(DESCRIPTION OF THE TASK): Begin with the line containing "translate([x + foot_width" and end with the line containing "imported = [obj"; set down that block verbatim and nothing else.

(COLLECTED MATERIAL):
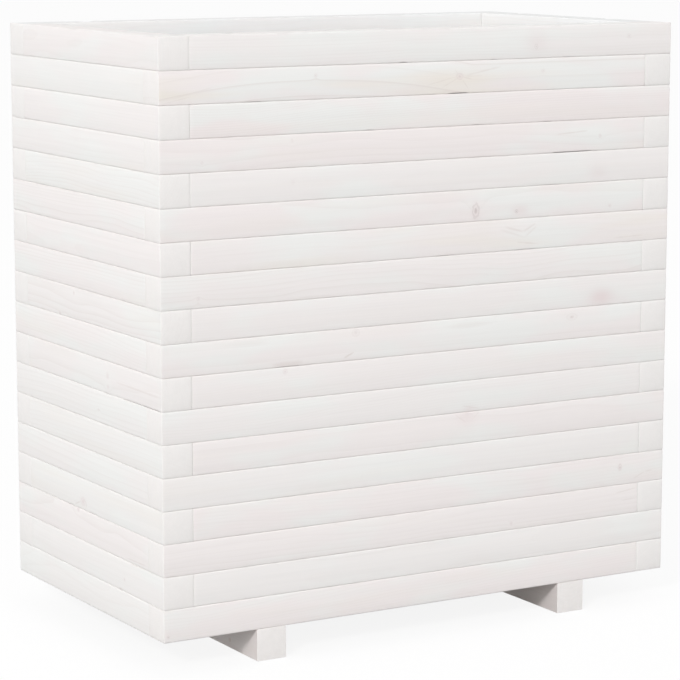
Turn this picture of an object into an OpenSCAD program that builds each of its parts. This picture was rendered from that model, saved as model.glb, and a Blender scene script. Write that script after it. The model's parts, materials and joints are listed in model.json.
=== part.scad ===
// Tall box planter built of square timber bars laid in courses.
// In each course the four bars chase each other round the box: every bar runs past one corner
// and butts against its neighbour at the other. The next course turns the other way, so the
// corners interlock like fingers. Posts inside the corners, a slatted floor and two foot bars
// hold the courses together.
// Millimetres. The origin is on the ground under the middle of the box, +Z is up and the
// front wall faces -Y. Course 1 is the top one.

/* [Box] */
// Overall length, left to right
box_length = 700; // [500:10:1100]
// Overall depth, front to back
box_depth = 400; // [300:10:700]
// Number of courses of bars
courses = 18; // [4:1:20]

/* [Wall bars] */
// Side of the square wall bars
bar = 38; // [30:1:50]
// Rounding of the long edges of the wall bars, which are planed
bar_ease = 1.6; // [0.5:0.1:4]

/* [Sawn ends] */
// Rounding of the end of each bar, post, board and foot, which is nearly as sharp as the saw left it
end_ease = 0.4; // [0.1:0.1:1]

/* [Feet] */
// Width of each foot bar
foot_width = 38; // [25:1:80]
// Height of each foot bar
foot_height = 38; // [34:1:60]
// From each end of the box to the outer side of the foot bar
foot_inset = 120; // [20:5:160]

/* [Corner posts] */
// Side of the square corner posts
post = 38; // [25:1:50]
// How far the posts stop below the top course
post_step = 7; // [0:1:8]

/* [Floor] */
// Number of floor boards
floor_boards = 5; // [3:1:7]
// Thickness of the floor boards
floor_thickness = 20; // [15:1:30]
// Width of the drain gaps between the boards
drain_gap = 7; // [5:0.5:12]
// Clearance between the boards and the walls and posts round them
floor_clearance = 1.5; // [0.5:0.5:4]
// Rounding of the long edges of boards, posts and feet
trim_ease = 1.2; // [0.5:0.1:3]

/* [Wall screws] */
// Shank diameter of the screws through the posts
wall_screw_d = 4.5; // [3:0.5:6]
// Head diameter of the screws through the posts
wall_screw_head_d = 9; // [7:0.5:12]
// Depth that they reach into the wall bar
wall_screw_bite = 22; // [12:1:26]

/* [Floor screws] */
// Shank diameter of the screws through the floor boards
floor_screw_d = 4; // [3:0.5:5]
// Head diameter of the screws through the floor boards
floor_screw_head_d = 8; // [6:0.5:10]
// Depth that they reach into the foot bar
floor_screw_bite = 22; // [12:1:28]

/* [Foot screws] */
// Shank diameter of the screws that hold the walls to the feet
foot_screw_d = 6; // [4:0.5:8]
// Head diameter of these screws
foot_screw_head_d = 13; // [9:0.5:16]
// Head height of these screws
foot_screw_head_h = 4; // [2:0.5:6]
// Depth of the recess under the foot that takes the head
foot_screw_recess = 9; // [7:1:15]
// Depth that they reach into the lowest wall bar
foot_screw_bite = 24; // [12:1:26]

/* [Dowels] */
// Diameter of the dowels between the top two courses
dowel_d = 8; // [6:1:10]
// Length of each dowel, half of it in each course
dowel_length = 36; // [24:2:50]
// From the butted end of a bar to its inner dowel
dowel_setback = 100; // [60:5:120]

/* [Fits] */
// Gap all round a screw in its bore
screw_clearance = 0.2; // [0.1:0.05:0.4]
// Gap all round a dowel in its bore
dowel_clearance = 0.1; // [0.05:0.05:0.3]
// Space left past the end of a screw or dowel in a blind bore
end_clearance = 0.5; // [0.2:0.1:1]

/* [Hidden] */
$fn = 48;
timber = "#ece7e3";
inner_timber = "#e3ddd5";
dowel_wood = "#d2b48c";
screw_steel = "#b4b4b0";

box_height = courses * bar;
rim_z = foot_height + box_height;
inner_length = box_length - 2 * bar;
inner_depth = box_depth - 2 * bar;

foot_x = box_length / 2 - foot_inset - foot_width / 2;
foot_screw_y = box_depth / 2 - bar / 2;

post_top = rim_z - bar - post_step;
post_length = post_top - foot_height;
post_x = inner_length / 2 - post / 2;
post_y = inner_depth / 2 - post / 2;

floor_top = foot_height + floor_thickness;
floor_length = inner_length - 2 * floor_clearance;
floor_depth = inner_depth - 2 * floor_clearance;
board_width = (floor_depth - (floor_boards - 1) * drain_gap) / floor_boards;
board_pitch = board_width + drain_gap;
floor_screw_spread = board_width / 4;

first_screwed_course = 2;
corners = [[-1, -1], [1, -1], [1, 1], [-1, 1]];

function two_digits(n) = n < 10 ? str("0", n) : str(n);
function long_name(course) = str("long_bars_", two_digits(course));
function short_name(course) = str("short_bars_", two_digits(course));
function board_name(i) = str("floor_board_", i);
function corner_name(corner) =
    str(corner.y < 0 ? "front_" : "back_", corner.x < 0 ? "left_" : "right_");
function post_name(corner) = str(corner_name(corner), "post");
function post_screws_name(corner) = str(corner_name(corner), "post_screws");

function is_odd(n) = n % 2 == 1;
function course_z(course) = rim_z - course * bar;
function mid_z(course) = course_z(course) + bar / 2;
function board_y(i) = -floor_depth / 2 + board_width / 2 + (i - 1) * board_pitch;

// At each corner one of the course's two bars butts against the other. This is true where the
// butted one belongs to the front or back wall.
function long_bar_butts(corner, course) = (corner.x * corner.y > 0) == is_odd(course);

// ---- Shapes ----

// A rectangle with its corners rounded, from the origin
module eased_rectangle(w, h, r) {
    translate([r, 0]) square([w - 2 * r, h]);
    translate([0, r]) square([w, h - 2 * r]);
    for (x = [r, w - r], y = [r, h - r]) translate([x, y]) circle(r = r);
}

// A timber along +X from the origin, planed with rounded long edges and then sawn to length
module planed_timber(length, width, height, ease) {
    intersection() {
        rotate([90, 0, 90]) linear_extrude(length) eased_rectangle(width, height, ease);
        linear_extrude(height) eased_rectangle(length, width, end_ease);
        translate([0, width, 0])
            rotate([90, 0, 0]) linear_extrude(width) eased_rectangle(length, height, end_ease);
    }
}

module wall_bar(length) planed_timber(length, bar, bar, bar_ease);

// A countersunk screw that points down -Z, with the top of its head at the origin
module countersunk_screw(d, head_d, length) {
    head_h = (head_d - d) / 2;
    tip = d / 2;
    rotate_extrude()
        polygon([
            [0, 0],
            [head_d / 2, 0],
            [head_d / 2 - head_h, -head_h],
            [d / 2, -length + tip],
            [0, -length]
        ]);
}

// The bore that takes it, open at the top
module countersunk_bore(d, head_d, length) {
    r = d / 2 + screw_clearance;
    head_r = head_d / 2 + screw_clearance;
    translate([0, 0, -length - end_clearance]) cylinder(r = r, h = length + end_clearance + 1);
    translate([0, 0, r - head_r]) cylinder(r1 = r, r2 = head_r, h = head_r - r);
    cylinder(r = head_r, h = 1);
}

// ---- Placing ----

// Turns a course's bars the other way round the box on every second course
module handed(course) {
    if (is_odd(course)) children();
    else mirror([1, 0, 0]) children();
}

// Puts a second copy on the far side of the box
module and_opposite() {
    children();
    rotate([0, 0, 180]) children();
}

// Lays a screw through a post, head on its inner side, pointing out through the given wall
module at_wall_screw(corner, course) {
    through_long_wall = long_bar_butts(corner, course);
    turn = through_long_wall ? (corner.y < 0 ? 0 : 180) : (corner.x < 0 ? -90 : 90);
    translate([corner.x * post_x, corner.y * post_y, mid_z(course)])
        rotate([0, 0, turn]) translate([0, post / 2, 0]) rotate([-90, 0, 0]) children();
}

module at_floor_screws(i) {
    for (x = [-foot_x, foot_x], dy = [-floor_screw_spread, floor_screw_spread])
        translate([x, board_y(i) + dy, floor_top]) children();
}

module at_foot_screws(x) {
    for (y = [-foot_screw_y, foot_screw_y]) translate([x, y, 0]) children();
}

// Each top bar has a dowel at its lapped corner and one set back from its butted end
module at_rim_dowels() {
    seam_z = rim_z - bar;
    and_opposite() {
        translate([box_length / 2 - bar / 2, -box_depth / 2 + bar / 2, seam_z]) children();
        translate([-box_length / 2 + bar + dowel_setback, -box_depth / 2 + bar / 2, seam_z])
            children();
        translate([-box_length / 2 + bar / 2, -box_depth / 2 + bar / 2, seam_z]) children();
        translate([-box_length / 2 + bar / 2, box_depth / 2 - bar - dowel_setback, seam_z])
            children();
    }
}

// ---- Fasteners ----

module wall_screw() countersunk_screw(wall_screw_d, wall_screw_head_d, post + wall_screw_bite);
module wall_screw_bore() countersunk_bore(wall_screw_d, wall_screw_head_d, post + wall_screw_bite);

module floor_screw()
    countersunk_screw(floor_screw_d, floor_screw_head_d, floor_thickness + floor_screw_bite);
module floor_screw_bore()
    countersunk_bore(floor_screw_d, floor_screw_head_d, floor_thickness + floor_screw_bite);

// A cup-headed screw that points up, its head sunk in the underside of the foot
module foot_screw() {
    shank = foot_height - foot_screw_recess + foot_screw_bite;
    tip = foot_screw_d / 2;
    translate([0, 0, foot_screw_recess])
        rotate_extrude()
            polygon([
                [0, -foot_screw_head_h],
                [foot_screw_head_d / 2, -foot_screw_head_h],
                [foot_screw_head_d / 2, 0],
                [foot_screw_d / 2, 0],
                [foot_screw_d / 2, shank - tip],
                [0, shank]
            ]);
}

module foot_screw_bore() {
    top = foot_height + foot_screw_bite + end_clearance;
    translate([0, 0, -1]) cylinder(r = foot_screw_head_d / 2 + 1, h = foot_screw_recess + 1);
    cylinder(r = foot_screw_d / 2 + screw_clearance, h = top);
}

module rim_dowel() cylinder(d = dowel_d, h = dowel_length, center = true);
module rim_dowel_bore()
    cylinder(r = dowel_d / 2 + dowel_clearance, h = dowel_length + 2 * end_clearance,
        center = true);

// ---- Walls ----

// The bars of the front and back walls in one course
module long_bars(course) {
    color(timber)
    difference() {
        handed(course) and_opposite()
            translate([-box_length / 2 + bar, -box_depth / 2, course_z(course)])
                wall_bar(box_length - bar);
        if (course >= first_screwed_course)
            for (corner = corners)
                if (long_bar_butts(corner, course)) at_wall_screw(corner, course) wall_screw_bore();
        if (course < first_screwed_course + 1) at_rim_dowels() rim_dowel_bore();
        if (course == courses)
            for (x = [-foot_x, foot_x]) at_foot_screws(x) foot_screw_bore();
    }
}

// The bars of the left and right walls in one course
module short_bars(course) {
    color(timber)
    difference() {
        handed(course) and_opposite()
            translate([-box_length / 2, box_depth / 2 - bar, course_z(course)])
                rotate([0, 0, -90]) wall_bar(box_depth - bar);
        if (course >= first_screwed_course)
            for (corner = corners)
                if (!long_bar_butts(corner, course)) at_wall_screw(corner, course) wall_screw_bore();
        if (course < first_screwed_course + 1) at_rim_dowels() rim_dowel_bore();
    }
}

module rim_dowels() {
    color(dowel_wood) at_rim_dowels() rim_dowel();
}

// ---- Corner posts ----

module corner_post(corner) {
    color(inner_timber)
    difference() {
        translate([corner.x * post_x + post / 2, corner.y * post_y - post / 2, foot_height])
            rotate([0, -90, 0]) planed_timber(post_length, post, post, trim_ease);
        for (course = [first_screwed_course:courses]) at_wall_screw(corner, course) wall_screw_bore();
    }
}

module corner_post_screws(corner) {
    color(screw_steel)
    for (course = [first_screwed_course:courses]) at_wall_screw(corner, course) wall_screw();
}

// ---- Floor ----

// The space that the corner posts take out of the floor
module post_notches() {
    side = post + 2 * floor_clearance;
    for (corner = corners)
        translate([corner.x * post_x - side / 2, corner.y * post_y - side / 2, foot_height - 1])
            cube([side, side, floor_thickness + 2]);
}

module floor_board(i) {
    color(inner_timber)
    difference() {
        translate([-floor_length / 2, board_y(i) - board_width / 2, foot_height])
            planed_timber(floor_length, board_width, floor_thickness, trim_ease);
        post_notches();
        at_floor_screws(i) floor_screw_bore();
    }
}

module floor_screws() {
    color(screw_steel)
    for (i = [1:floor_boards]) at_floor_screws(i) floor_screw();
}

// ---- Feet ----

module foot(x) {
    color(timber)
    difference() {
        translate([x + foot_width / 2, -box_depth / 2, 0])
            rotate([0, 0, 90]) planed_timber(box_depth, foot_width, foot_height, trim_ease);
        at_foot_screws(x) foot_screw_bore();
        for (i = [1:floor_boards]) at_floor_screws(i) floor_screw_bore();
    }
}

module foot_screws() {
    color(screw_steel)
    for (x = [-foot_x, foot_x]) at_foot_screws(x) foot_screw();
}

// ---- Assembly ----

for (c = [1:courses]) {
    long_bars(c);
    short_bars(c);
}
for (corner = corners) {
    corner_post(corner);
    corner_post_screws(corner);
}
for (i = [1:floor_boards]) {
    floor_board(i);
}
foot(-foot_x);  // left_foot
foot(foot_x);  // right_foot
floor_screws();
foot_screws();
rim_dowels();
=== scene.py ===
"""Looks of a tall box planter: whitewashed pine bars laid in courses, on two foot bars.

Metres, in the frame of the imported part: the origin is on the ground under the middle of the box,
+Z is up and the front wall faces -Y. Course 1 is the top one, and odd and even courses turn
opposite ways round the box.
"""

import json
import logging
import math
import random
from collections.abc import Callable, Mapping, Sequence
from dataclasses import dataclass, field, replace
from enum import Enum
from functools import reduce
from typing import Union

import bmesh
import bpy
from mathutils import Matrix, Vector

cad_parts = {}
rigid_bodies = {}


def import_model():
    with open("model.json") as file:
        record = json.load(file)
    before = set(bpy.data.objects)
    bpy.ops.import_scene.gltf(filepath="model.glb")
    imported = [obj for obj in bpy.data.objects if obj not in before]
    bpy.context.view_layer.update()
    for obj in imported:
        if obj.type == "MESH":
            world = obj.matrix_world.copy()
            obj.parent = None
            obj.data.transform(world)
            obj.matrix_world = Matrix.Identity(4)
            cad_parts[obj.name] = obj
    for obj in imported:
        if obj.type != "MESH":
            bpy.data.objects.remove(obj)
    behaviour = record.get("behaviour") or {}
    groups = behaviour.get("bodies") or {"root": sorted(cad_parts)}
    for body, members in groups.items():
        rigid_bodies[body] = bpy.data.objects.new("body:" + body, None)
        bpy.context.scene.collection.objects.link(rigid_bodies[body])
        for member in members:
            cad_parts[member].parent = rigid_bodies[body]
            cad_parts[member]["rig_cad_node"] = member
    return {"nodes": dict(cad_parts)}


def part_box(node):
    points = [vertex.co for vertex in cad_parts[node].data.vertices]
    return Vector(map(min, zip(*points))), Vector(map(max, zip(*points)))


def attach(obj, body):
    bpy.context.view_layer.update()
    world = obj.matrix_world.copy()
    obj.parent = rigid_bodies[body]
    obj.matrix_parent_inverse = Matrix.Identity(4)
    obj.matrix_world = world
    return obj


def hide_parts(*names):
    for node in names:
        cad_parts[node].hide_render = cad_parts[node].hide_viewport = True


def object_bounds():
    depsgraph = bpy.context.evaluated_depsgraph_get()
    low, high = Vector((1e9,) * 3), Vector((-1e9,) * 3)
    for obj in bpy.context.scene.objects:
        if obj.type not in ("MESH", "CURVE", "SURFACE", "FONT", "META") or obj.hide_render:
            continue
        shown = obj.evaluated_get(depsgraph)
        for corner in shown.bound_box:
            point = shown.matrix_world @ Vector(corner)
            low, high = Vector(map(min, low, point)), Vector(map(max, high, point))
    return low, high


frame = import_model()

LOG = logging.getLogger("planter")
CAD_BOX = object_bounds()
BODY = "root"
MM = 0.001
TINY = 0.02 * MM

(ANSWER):
        translate([x + foot_width / 2, -box_depth / 2, 0])
            rotate([0, 0, 90]) planed_timber(box_depth, foot_width, foot_height, trim_ease);
        at_foot_screws(x) foot_screw_bore();
        for (i = [1:floor_boards]) at_floor_screws(i) floor_screw_bore();
    }
}

module foot_screws() {
    color(screw_steel)
    for (x = [-foot_x, foot_x]) at_foot_screws(x) foot_screw();
}

// ---- Assembly ----

for (c = [1:courses]) {
    long_bars(c);
    short_bars(c);
}
for (corner = corners) {
    corner_post(corner);
    corner_post_screws(corner);
}
for (i = [1:floor_boards]) {
    floor_board(i);
}
foot(-foot_x);  // left_foot
foot(foot_x);  // right_foot
floor_screws();
foot_screws();
rim_dowels();
=== scene.py ===
"""Looks of a tall box planter: whitewashed pine bars laid in courses, on two foot bars.

Metres, in the frame of the imported part: the origin is on the ground under the middle of the box,
+Z is up and the front wall faces -Y. Course 1 is the top one, and odd and even courses turn
opposite ways round the box.
"""

import json
import logging
import math
import random
from collections.abc import Callable, Mapping, Sequence
from dataclasses import dataclass, field, replace
from enum import Enum
from functools import reduce
from typing import Union

import bmesh
import bpy
from mathutils import Matrix, Vector

cad_parts = {}
rigid_bodies = {}


def import_model():
    with open("model.json") as file:
        record = json.load(file)
    before = set(bpy.data.objects)
    bpy.ops.import_scene.gltf(filepath="model.glb")
    imported = [obj for obj in bpy.data.objects if obj not in before]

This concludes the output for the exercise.